___ Data segment
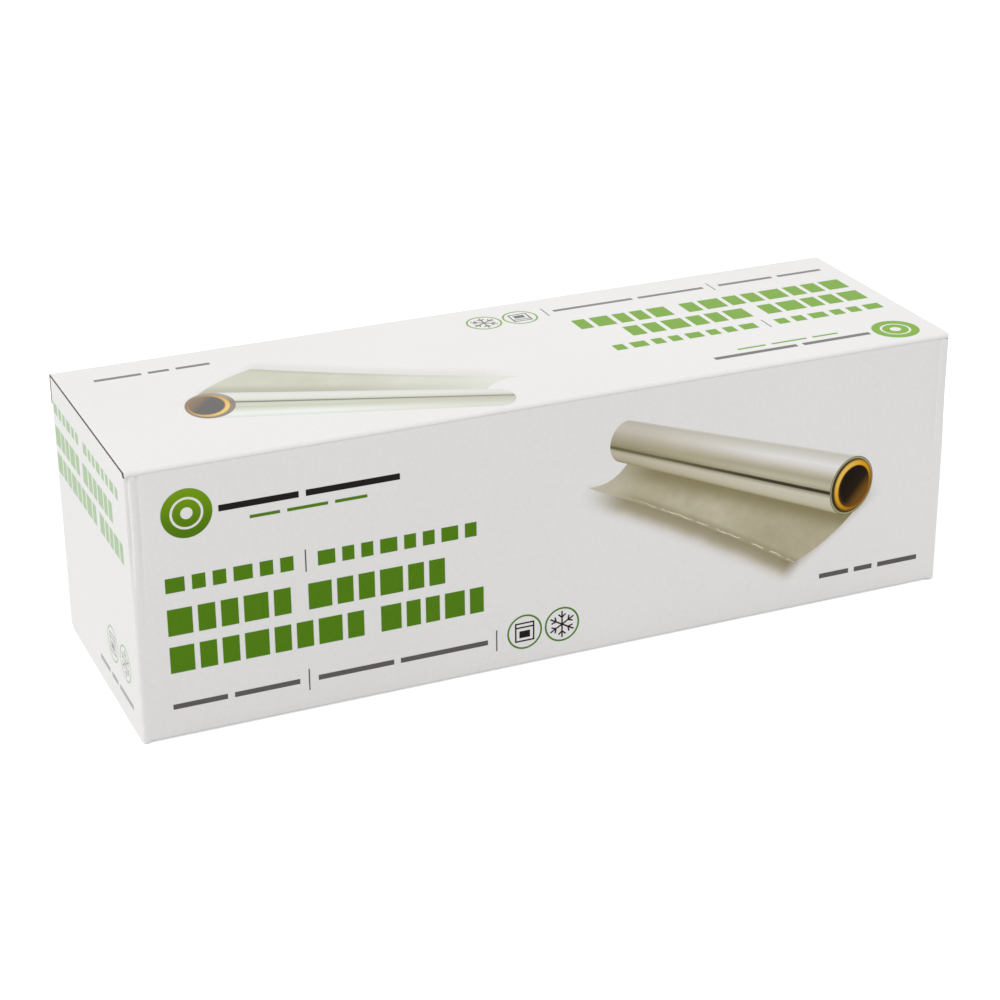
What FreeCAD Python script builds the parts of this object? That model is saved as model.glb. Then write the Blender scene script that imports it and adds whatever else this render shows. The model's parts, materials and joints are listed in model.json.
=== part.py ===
import FreeCAD, Part
import math
import os
from FreeCAD import Matrix, Placement, Vector

# A closed board carton with a hinged lid, holding a roll of foil on its core tube. Sizes are in millimetres.
# X is the long way, the printed front wall faces -Y, Z is up. The origin is on the floor under the middle.
foil_width = 304.8
carton_depth = 102.0
carton_height = 104.0
board_thickness = 1.2

# Outer radii of the folds
floor_fold_radius = 1.6
upright_fold_radius = 2.6
lid_fold_radius = 1.2
lip_fold_radius = 1.6

# Lid, and the clearances round it
hinge_gap = 0.3
lid_gap = 0.3
lip_gap = 0.3
lip_depth = 12.0

# Glued flaps of the two ends
flap_foot_gap = 0.3
back_flap_reach = 46.0
floor_flap_reach = 40.0
relief_length = 21.0
relief_height = 1.1

# Foil roll and its core tube
foil_diameter = 84.0
tail_thickness = 0.3
tail_angle = 50.0
tail_edge_angle = 200.0
core_overhang = 1.6
core_end_gap = 5.6
core_diameter = 44.0
core_wall = 3.0
core_fit_gap = 0.1
roll_rest_gap = 0.3

# Print: fields of colour let into the board's outer face. Rows are placed by their drop from the panel's top
# or their rise from its foot, and by a margin from its left or right edge.
ink_depth = 0.1
print_left_margin = 11.5
print_right_margin = 8.5
badge_radius = 9.2
badge_ring_radius = 6.0
badge_ring_width = 0.9
badge_dot_radius = 2.2
badge_drop = 18.5
name_inset = 20.5
name_words = [29.0, 35.0]
name_height = 2.4
name_drop = 18.8
note_inset = 31.5
note_words = [11.0, 15.0, 12.0]
note_height = 1.2
note_drop = 24.0

# Each headline word has a width and a count of blocks
first_line_words = [46.5, 60.5]
first_line_counts = [6, 8]
first_line_height = 5.6
first_line_gap = 2.6
first_line_space = 9.0
first_line_drop = 44.6
second_line_words = [45.0, 52.0]
second_line_counts = [5, 6]
second_line_drop = 58.8
third_line_words = [72.0, 40.0]
third_line_counts = [8, 5]
third_line_drop = 73.3
block_height = 10.2
block_gap = 2.0
block_space = 6.5

dash_height = 2.0
dash_space = 2.6
foot_line_words = [20.0, 24.4]
foot_line_second_words = [29.0, 34.4]
foot_line_second_inset = 54.0
foot_line_rise = 12.4
size_words = [13.0, 8.0, 17.8]
size_rise = 11.6
divider_width = 0.5
divider_height = 8.6
foot_divider_insets = [50.5, 123.5]

icon_inset = 134.8
icon_rise = 13.8
icon_pitch = 15.2
icon_radius = 7.05
icon_ring_width = 0.7
icon_mark_gap = 0.9
icon_stroke = 0.6

# The pictured roll: an ellipse for its near end, a smaller one for its far end, and the loose sheet
near_end_inset = 40.2
near_end_rise = 48.0
near_end_half_width = 9.1
near_end_half_height = 12.2
end_lean = 16.0
far_end_inset = 137.1
far_end_rise = 83.2
far_end_share = 0.67
picture_core_share = 0.88
picture_core_shift = 0.7
picture_bore_share = 0.67
picture_bore_shift = 1.4
sheet_tip_inset = 152.1
sheet_tip_rise = 67.3
sheet_corner_inset = 64.8
sheet_corner_rise = 19.6
sheet_tuck = 4.0
sheet_tip_width = 3.6
sheet_left_curl = 2.8
sheet_right_curl = 2.6
sheet_edge_curl = 1.6

# Print on the lid and on the left end
lid_print_slide = 4.4
lid_print_shift = 5.7
lid_picture_shift = 9.7
end_headline_scale = 0.76
end_headline_margin = 1.5
end_headline_drop = 12.4
end_icon_margin = 34.9
end_icon_rise = 23.4
end_icon_pitch = 16.8
end_size_margin = 11.0
end_size_rise = 9.2

# Walls and axes that several pieces share
core_length = foil_width + 2 * core_overhang
carton_length = core_length + 2 * (core_end_gap + 2 * board_thickness)
half_length = carton_length / 2
front_face = -carton_depth / 2
lip_face = carton_depth / 2
back_face = lip_face - board_thickness - lip_gap
lid_underside = carton_height - board_thickness
wall_top = lid_underside - lid_gap
hinge_y = front_face + lid_fold_radius
hinge_z = carton_height - lid_fold_radius
inner_flap_face = half_length - board_thickness
roll_radius = foil_diameter / 2
roll_y = (front_face + back_face) / 2
roll_z = board_thickness + roll_rest_gap + tail_thickness + roll_radius
print_left = -half_length + print_left_margin
size_row_width = sum(size_words) + dash_space * (len(size_words) - 1)

parts = {}


def block(low, high):
    """A box between two corners."""
    size = [b - a for a, b in zip(low, high)]
    return Part.makeBox(size[0], size[1], size[2], Vector(*low))


def tube(radius, bore_radius, length):
    """A tube along X, centred on the origin."""
    start = Vector(-length / 2, 0, 0)
    outside = Part.makeCylinder(radius, length, start, Vector(1, 0, 0))
    if bore_radius <= 0:
        return outside
    return outside.cut(Part.makeCylinder(bore_radius, length, start, Vector(1, 0, 0)))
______
Task to carry out = The required output is the exact run of lines from the beginning of the listing above to the line that contains "relief_height = 1.1", inclusive of both.

Written answer =
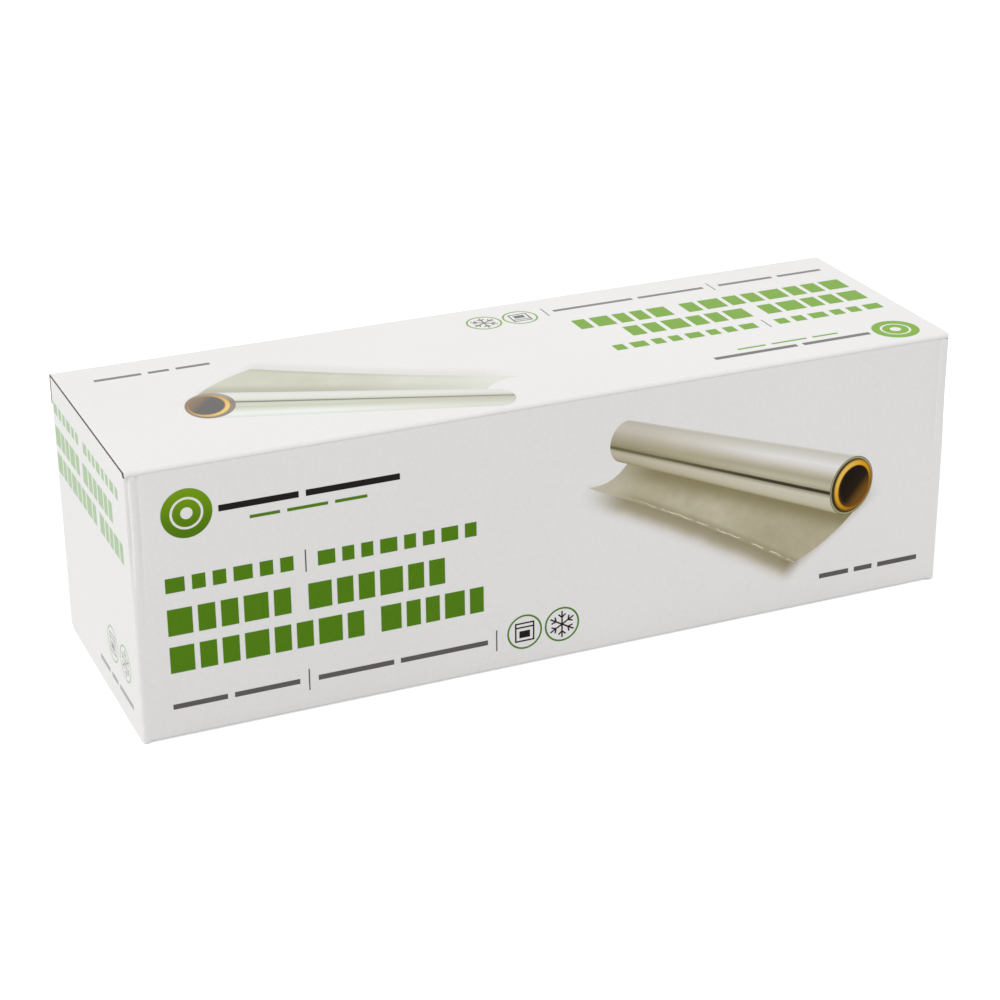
What FreeCAD Python script builds the parts of this object? That model is saved as model.glb. Then write the Blender scene script that imports it and adds whatever else this render shows. The model's parts, materials and joints are listed in model.json.
=== part.py ===
import FreeCAD, Part
import math
import os
from FreeCAD import Matrix, Placement, Vector

# A closed board carton with a hinged lid, holding a roll of foil on its core tube. Sizes are in millimetres.
# X is the long way, the printed front wall faces -Y, Z is up. The origin is on the floor under the middle.
foil_width = 304.8
carton_depth = 102.0
carton_height = 104.0
board_thickness = 1.2

# Outer radii of the folds
floor_fold_radius = 1.6
upright_fold_radius = 2.6
lid_fold_radius = 1.2
lip_fold_radius = 1.6

# Lid, and the clearances round it
hinge_gap = 0.3
lid_gap = 0.3
lip_gap = 0.3
lip_depth = 12.0

# Glued flaps of the two ends
flap_foot_gap = 0.3
back_flap_reach = 46.0
floor_flap_reach = 40.0
relief_length = 21.0
relief_height = 1.1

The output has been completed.